## Material

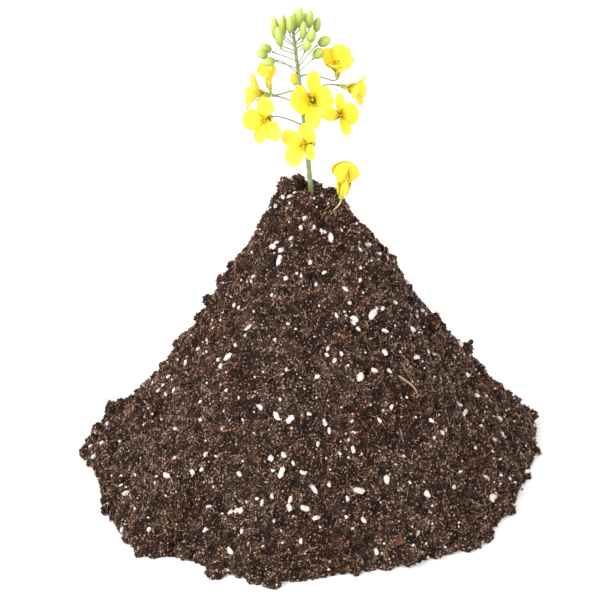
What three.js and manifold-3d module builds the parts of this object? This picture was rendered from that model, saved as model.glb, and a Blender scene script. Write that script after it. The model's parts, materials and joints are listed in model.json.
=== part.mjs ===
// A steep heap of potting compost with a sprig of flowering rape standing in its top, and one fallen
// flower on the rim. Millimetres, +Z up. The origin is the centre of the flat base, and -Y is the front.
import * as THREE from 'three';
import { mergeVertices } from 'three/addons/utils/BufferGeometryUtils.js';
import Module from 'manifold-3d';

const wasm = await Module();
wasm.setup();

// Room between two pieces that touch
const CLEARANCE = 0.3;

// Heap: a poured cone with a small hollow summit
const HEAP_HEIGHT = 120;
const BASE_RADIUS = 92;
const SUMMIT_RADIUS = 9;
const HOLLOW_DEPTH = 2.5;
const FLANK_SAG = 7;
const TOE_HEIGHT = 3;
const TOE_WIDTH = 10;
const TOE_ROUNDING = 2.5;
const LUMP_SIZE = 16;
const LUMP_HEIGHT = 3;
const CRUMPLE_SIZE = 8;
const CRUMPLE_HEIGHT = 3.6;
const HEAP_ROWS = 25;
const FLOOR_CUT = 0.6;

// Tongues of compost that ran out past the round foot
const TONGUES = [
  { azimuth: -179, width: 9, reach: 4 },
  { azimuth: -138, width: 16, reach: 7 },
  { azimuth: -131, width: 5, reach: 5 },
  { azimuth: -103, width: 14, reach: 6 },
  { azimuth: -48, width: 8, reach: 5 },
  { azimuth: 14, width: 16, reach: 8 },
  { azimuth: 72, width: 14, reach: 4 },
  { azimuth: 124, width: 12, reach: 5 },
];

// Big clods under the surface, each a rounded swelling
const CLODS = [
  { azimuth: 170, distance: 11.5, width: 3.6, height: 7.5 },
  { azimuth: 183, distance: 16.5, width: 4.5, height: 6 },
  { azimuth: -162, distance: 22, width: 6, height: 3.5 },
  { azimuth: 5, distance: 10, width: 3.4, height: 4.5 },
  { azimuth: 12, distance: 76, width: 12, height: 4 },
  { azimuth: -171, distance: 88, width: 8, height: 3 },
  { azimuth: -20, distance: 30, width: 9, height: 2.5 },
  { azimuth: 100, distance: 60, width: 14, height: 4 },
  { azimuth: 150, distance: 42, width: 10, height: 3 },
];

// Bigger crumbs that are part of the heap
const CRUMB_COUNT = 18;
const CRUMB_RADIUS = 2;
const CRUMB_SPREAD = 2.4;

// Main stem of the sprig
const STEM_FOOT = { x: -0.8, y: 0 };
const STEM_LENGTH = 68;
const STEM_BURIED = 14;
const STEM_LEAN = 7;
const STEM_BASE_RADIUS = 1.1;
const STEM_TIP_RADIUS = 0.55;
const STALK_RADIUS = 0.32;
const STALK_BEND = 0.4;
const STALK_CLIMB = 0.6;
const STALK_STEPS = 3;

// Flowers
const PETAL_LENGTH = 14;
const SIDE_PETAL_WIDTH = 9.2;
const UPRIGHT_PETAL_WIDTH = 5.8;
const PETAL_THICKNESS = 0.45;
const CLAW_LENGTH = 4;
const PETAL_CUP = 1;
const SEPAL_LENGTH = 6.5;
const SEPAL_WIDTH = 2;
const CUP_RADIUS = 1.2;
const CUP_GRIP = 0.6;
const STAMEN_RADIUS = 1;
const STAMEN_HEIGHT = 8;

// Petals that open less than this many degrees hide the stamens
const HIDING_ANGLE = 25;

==

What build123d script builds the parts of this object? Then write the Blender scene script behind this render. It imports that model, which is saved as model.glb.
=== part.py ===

* * *

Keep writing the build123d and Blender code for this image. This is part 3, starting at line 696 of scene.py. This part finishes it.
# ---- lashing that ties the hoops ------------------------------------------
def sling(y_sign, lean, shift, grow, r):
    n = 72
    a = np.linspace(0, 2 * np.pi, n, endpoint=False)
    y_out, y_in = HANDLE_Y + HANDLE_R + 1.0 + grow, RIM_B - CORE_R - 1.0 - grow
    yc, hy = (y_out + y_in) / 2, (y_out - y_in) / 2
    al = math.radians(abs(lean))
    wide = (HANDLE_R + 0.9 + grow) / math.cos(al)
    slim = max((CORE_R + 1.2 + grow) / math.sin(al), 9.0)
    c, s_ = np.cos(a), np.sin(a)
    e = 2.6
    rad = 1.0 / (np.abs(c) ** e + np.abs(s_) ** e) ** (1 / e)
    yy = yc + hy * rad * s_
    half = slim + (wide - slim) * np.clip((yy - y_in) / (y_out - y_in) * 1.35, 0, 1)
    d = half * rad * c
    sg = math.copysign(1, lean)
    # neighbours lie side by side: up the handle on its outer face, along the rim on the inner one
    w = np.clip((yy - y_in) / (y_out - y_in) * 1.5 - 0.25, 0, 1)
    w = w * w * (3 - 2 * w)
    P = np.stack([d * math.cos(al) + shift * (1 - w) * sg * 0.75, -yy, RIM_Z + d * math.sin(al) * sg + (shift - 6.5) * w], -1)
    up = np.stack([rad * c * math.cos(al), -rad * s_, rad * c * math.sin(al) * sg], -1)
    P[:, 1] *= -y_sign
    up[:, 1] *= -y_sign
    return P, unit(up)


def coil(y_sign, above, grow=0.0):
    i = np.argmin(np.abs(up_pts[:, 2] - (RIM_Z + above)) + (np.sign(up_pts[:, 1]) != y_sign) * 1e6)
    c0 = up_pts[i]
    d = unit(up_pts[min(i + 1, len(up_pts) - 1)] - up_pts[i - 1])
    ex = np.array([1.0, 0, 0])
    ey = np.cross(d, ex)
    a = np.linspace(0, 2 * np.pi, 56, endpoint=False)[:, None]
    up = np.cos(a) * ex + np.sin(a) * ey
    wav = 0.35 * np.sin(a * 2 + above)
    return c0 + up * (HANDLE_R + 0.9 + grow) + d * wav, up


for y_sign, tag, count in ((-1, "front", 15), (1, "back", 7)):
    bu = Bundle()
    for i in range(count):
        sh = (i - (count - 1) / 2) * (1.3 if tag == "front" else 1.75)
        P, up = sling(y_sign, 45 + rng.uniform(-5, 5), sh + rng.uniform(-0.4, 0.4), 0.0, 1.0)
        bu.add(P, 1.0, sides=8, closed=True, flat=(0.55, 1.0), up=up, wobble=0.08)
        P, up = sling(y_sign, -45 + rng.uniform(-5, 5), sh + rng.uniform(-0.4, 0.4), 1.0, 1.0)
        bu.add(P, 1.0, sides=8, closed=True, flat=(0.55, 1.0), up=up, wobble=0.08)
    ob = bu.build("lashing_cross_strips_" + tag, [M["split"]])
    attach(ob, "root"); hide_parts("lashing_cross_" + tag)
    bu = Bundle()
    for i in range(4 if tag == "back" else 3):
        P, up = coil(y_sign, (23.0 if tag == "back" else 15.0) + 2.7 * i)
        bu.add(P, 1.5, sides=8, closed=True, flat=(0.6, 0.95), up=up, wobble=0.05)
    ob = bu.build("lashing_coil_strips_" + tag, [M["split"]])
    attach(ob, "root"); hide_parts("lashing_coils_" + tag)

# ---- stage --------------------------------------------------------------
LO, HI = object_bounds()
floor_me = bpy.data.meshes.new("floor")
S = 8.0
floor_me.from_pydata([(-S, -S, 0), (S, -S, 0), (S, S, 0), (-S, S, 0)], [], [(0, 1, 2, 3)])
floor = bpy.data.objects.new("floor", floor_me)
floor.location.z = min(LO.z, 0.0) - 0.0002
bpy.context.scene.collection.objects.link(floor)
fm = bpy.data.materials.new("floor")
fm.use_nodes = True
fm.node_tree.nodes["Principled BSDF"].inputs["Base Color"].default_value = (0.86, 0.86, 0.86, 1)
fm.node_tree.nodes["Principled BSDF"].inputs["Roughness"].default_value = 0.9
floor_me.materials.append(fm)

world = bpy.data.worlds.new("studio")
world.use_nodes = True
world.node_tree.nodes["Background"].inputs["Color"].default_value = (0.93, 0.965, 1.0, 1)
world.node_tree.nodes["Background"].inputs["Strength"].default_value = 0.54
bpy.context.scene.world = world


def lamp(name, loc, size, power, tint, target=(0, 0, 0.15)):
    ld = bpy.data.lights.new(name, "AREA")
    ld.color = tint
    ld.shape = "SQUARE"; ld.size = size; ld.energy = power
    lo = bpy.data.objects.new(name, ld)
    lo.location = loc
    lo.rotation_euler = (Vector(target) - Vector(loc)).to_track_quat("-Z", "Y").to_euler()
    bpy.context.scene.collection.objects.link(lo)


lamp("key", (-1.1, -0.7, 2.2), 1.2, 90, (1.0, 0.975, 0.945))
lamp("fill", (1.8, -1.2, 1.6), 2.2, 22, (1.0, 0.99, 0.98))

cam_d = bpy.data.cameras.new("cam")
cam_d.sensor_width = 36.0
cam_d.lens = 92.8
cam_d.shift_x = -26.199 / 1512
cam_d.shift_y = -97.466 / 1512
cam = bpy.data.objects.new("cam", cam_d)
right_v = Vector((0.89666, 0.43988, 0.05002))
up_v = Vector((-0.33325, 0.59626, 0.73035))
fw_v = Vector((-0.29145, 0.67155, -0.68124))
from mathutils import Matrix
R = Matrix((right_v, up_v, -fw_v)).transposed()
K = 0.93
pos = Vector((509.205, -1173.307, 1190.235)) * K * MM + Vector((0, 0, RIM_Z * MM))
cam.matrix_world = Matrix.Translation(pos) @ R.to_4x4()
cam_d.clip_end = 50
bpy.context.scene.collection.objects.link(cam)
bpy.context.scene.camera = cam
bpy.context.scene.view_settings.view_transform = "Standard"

## What you are asked to do
In the listing above, locate the line containing "What three.js and" and the line containing "const FLOOR_CUT = 0.6;". Transcribe those two lines and everything between them, exactly as written.

## Full output
What three.js and manifold-3d module builds the parts of this object? This picture was rendered from that model, saved as model.glb, and a Blender scene script. Write that script after it. The model's parts, materials and joints are listed in model.json.
=== part.mjs ===
// A steep heap of potting compost with a sprig of flowering rape standing in its top, and one fallen
// flower on the rim. Millimetres, +Z up. The origin is the centre of the flat base, and -Y is the front.
import * as THREE from 'three';
import { mergeVertices } from 'three/addons/utils/BufferGeometryUtils.js';
import Module from 'manifold-3d';

const wasm = await Module();
wasm.setup();

// Room between two pieces that touch
const CLEARANCE = 0.3;

// Heap: a poured cone with a small hollow summit
const HEAP_HEIGHT = 120;
const BASE_RADIUS = 92;
const SUMMIT_RADIUS = 9;
const HOLLOW_DEPTH = 2.5;
const FLANK_SAG = 7;
const TOE_HEIGHT = 3;
const TOE_WIDTH = 10;
const TOE_ROUNDING = 2.5;
const LUMP_SIZE = 16;
const LUMP_HEIGHT = 3;
const CRUMPLE_SIZE = 8;
const CRUMPLE_HEIGHT = 3.6;
const HEAP_ROWS = 25;
const FLOOR_CUT = 0.6;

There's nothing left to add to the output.